In NSW, the value of s 20 is that the mental health facility can say ‘the paramedics think you’re mentally ill and they’ve brought you here so on the basis of their observations and assessment, we’re going to detain you ‘on the information of the ambulance officer’. The patient may come with the ambulance officers voluntarily but can then be detained by the facility. Section 20 is a condition precedent for the health facilities decision to detain, it does not say that the paramedics can treat a competent person against their will even though NSWAS thinks it does and even if that is what the Parliament intended. If that is what they intended, they should and could have said so (as the Parliaments in other states did). In NSW they did provide for ‘apprehension’ by police, but not by ambulance officers.
Let us return then to the given scenario:
… a patient in police custody … had a razor blade hidden in his waistband, the patient produced this and slit his wrists whilst in the cells of a police station. Patient admitted to suicidal ideation, needed stitches for their wounds and obviously a mental health assessment at hospital which they were agreeable to all forms of transport and treatment to facilitate this.
An ambulance is called. The patient has physical wounds that need stitching. Section 20 says that the ambulance officers may take the patient to ‘a declared mental health facility’. Let us assume the local ED is not ‘a declared mental health facility’.
The sergeant asks ‘are you happy to section on this information?’ But the question means ‘Are you happy to transport the patient to a declared mental health facility?’ to which the answer would, presumably, be ‘no, as they need to go to ED to have their wounds attended to’. If the local ED was a ‘a declared mental health facility’ the question is irrelevant as you are going to take them there anyway.
The hidden, but wrong meaning is that if you were to elect to take them ‘under s 20’ then they are not free to leave, but that is not what s 20 says. At best it says the declared mental health facility may detain them if the circumstances of the Act are met, but presumably they would treat the person as a voluntary patient given that he is consenting to treatment. If the person is not free to leave it’s because he is in police custody for whatever offences he is alleged to have committed and remains in custody until a bail decision is made.
- A person who is mentally ill and consents to treatment should be not be treated as an involuntary patient by anyone – a mental health facility, a paramedic or a police officer.
- A person who appears to police to be mentally ill and who has committed a crime or attempted suicide may be apprehended by police and taken to a mental health facility.
- A person who appears to an ambulance officer to be mentally ill or mentally disordered may be taken to a mental health facility by a paramedic but may not be ‘apprehended’ or ‘detained’ by that paramedic.

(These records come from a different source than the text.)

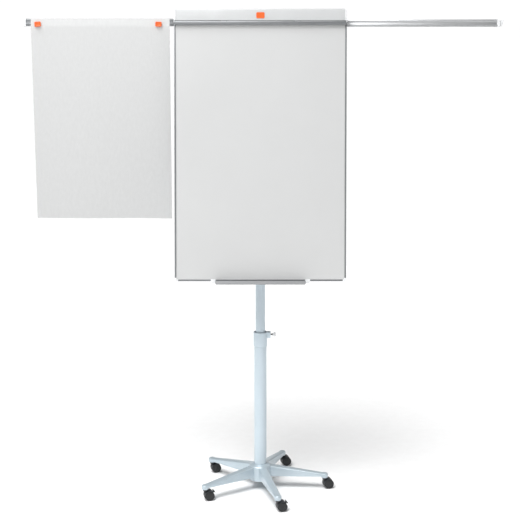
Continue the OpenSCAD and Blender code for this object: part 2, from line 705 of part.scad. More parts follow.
// Clips on the lower trim whose pins carry the tray's ends
module tray_clips() color("#e8eaea") on_board() for (s = [-1, 1]) mirrored(s) {
    difference() {
        block([tray_w / 2 + 0.3, tray_w / 2 + 0.3 + clip_w], [-trim_wall - 3, trim_back + 2.5],
            [tray_pin[1] - 2.5, low_trim_h + 1.2]);
        block([0, half], [-trim_wall - touch, trim_back + touch], [-touch, low_trim_h + 5]);
    }
    translate([tray_w / 2 - 4, tray_pin[0], tray_pin[1]]) rotate([0, 90, 0]) cylinder(d = 4, h = 8);
}

// ---- Display arms ---------------------------------------------------------

slot_mouth = 4.5;
slot_half = 7.5;
slot_deep = 2;
slot_head = 3.6;

// Section of an arm, with its face at depth 0 and its centre line at height 0:
// a soft upper edge, a ledge that stands proud, and a T-slot in the back
module arm_section() difference() {
    top = arm_h / 2;
    union() {
        polygon([[0, -top], [arm_d, -top], [arm_d, top], [7, top], [7, top - 6], [1.2, top - 6],
            [1.2, -3], [0, -5.5], [0, 4 - top], [1.8, 4 - top], [1.8, 2 - top], [0, 2 - top]]);
        intersection() {
            translate([7, top - 6]) circle(6);
            rect([0, 8], [top - 7, top]);
        }
    }
    rect([arm_d - slot_deep - 1, arm_d + 1], [-slot_mouth, slot_mouth]);
    rect([arm_d - slot_deep - slot_head, arm_d - slot_deep], [-slot_half, slot_half]);
    for (s = [-1, 1]) rect([1.8 + arm_wall, arm_d - arm_wall], s > 0
        ? [slot_half + arm_wall, top - arm_wall - 1] : [-top + arm_wall, -slot_half - arm_wall]);
}

module arm_rail(depth) color("#8d9296") on_board() across(2 * inset) translate([depth, arm_w]) {
    rect([arm_d + arm_gap, arm_d + arm_gap + rail_t], [-arm_h / 2 + 4, arm_h / 2 + 17]);
    rect([arm_d - slot_deep - arm_gap, arm_d + 1], [-slot_mouth + arm_gap, slot_mouth - arm_gap]);
    rect([arm_d - slot_deep - slot_head + arm_gap, arm_d - slot_deep - arm_gap],
        [-slot_half + arm_gap, slot_half - arm_gap]);
}
module front_arm_rail() arm_rail(arm_face);
module rear_arm_rail() arm_rail(arm_face + arm_pitch);

module arm(side, reach, depth) color("#b3b8bb") on_board() mirrored(side)
    across_span(reach - arm_l, reach) translate([depth, arm_w]) arm_section();
module left_arm() arm(-1, left_reach, arm_face);
module right_arm() arm(1, right_reach, arm_face + arm_pitch);

// Moulded grip on the arm's outer end: flange, neck and a slanted finger tab
module arm_grip(side, reach, depth) color("#e3e6e7") on_board() mirrored(side) translate([reach, depth, arm_w]) {
    outer = grip_flange + grip_tab;
    translate([grip_flange / 2, arm_d / 2, 0]) rotate([90, 0, 90])
        linear_extrude(grip_flange, center = true) round_rect(arm_d + 3, arm_h + 3.4, 3);
    block([grip_flange, grip_flange + 4], [4, 8], [-9, 9]);
    along_depth(3.5, 8.5) polygon([[grip_flange + 3, -13], [outer - 8, -13], [outer, 9], [outer - 2, 14],
        [grip_flange + 3, 14]]);
}
module left_arm_grip() arm_grip(-1, left_reach, arm_face);
module right_arm_grip() arm_grip(1, right_reach, arm_face + arm_pitch);

// Blocks behind the header that the two arm rails hang from
hanger_low = arm_w + arm_h / 2 + 4;
hanger_side = half - header_end_l - hanger_w / 2 - 4;
hanger_x = [-hanger_side, 0, hanger_side];
hanger_screw_x = hanger_w / 2 - 7;
hanger_screw_w = hanger_low + 6.2;
rail_back = arm_face + arm_pitch + arm_d + arm_gap + rail_t;
module rail_hangers() color("#3c4043") on_board() for (x = hanger_x) translate([x, 0, 0]) difference() {
    across(hanger_w) difference() {
        union() {
            rect([rail_d, rail_back + 3], [hanger_low, header_low + 27.5]);
            rect([rail_d + header_wall + 1, rail_back + 3], [hanger_low, header_low + 33]);
        }
        for (depth = [arm_face, arm_face + arm_pitch]) rect(
            [depth + arm_d + arm_gap - touch, depth + arm_d + arm_gap + rail_t + touch],
            [hanger_low - 1, arm_w + arm_h / 2 + 17 + touch]);
    }
    for (s = [-1, 1]) translate([s * hanger_screw_x, 0, hanger_screw_w]) {
        translate([0, rail_d - 1, 0]) rotate([-90, 0, 0]) cylinder(d = 4.2, h = 12);
        block([-4.5, 4.5], [rail_d + 8, arm_face + arm_d - 4], [-4.5, 40]);
    }
}

module hanger_screws() color("#9aa0a6") on_board() for (x = hanger_x, s = [-1, 1])
    translate([x + s * hanger_screw_x, 0, hanger_screw_w]) rotate([-90, 0, 0]) {
        translate([0, 0, rail_d + 8]) cylinder(d = 7.4, h = 2.2);
        translate([0, 0, rail_d - 4]) cylinder(d = 4, h = 13);
    }

// ---- Paper and magnets ----------------------------------------------------

// The sheet lies against the front arm's face and hangs straight down from its edge
module paper_sheet() color("#f4f5f5") translate([-paper_x, 0, 0]) {
    at = function (d, w) [-board_reach + w * sin(board_lean) + d * cos(board_lean),
                          board_z + w * cos(board_lean) - d * sin(board_lean)];
    top = arm_w + arm_h / 2;
    edge = arm_w - arm_h / 2;
    back = arm_face - paper_gap;
    e = at(back, edge);
    across(paper_w) polygon([at(back, top), e, [e[0], e[1] - paper_drop],
        [e[0] - paper_t, e[1] - paper_drop], [e[0] - paper_t, e[1] - 1], at(back - paper_t, edge + 1),
        at(back - paper_t, top)]);
}

module magnet(x, w, turn) color("#ff6e28") on_board() translate([x, arm_face - paper_t - 2 * paper_gap, arm_w + w])
    rotate([90, turn, 0]) {
        linear_extrude(magnet_t - 1.5) round_rect(magnet_w, magnet_h, 4);
        linear_extrude(magnet_t) round_rect(magnet_w - 3, magnet_h - 3, 3);
    }
magnet_w_mid = -9;            // height of the magnets' middle on the arm
module left_magnet() magnet(-907, magnet_w_mid, -4);
module right_magnet() magnet(-415, magnet_w_mid, 2);

star_base();
lower_post();
post_foot_plug();
base_bolt();
post_collar();
collar_bush();
clamp_nut();
clamp_screw();
wing_knob();
castor_stems();
for (i = [0:4]) {
    castor_housing(i);
    castor_wheels(i);
}
for (i = BRAKED) castor_brake(i);
upper_post();
post_guide_plug();
post_top_cap();
board_bracket();
bracket_bolts();
bracket_screws();
lower_cross_rail();
upper_cross_rail();
writing_sheet();
core_panel();
backing_sheet();
left_trim();
right_trim();
lower_trim();
corner_caps();
top_rail();
header_cover();
left_header_end();
right_header_end();
badge();
clamp_bar();
hinge_rod();
clamp_springs();
left_pad_peg();
right_pad_peg();
pen_tray();
tray_clips();
front_arm_rail();
rear_arm_rail();
rail_hangers();
hanger_screws();
left_arm();
left_arm_grip();
right_arm();
right_arm_grip();
left_magnet();
right_magnet();
paper_sheet();
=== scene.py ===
# %% [markdown]
# # A mobile flipchart easel
# The easel is a whiteboard that leans back on a telescopic post. It has a pad clamp and a pen tray, two
# arms that slide out of its back, and a cast star base on five twin-wheel castors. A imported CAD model
# already fixes every size and place. This lesson loads it, gives each part its finish, and models again
# the pieces that need softer edges or finer detail than plain CAD solids have.

# %% Load the frame
import bpy
import json
import math
from mathutils import Matrix, Vector


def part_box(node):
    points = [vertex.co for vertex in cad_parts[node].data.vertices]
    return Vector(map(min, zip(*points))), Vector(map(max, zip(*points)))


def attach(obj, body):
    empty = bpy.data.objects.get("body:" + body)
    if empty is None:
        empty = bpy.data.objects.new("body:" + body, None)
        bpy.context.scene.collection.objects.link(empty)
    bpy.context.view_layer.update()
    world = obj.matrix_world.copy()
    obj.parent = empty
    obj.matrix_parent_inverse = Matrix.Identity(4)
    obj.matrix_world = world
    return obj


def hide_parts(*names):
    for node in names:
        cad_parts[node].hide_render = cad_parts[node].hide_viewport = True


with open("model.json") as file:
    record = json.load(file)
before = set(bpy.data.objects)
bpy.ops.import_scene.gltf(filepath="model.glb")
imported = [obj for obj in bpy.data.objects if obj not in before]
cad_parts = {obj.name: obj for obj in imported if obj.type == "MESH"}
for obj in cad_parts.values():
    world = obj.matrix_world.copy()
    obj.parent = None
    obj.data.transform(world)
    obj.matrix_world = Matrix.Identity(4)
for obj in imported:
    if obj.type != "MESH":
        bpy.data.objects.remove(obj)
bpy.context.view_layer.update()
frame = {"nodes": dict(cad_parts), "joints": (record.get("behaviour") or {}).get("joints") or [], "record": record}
nodes = frame["nodes"]
mounts = {mount["name"]: mount for mount in frame["record"]["mounts"]}
joints = {joint["name"]: joint for joint in frame["joints"]}

# %% [markdown]
# ## The camera
# An object like this is looked at from standing height, a few steps away. A long lens keeps the post and
# the board's edges nearly parallel. The camera looks slightly down, so that the top of the star base
# shows. Depth of field stays off, so that every piece is sharp.

# %% Camera
scene = bpy.context.scene
EYE = (-0.0017, -5.0, 1.9959)
LOOK_DOWN = math.radians(11.29)
LENS_MM = 84.83
SENSOR_MM = 36.0
camera_data = bpy.data.cameras.new("camera")
camera_data.lens = LENS_MM
camera_data.sensor_width = SENSOR_MM
camera = bpy.data.objects.new("camera", camera_data)
camera.location = EYE
camera.rotation_euler = (math.radians(90) - LOOK_DOWN, 0, 0)
scene.collection.objects.link(camera)
scene.camera = camera
scene.view_settings.view_transform = "Standard"
print("camera at", EYE)

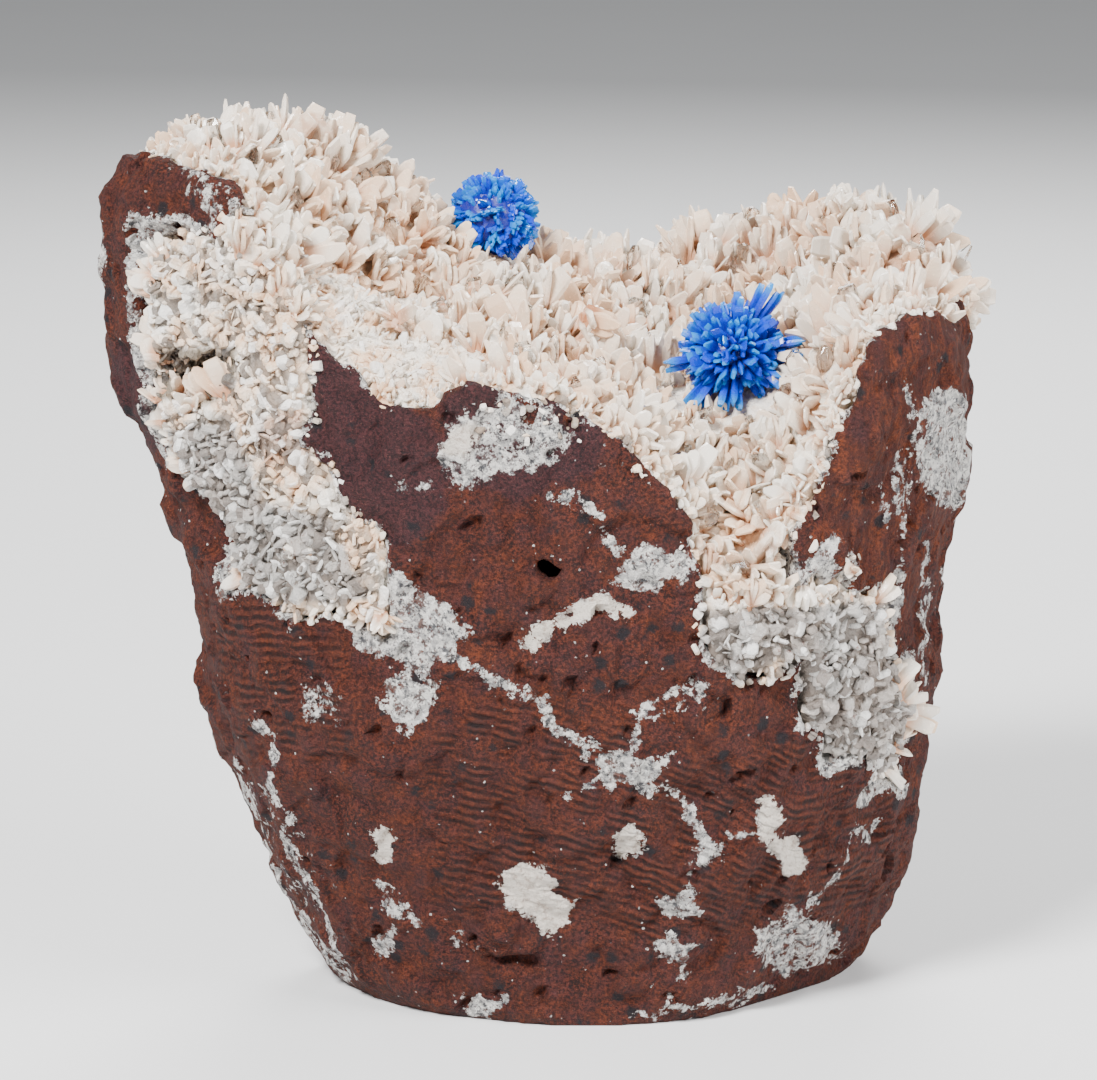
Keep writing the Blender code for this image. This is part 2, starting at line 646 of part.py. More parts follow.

Those words do not appear in s 20; they do appear in ss 21 and 22. If the person has the capacity to give or refuse consent and they don’t want to come; they don’t have to. If they do not have the capacity to give or refuse consent, then treatment that is reasonably necessary and in their best interest, including transport to a declared mental health facility (s 20) and restraint or sedation may be given (Mental Health Act 2007 (NSW) s 81; In Re F  2 AC 1 and see The doctrine of necessity – Explained (January 31, 2017)). Mental illness does not however necessarily mean a person lacks capacity (PBU & NJE v Mental Health Tribunal  VSC 564)),
- If an ambulance officer, relying on s 20 takes a person to a hospital or a mental health facility, that does not impose any restriction on the patient’s liberty once they get to that facility. It empowers the mental health facility to make a decision to detain the person (s 18) but does not compel them to do so.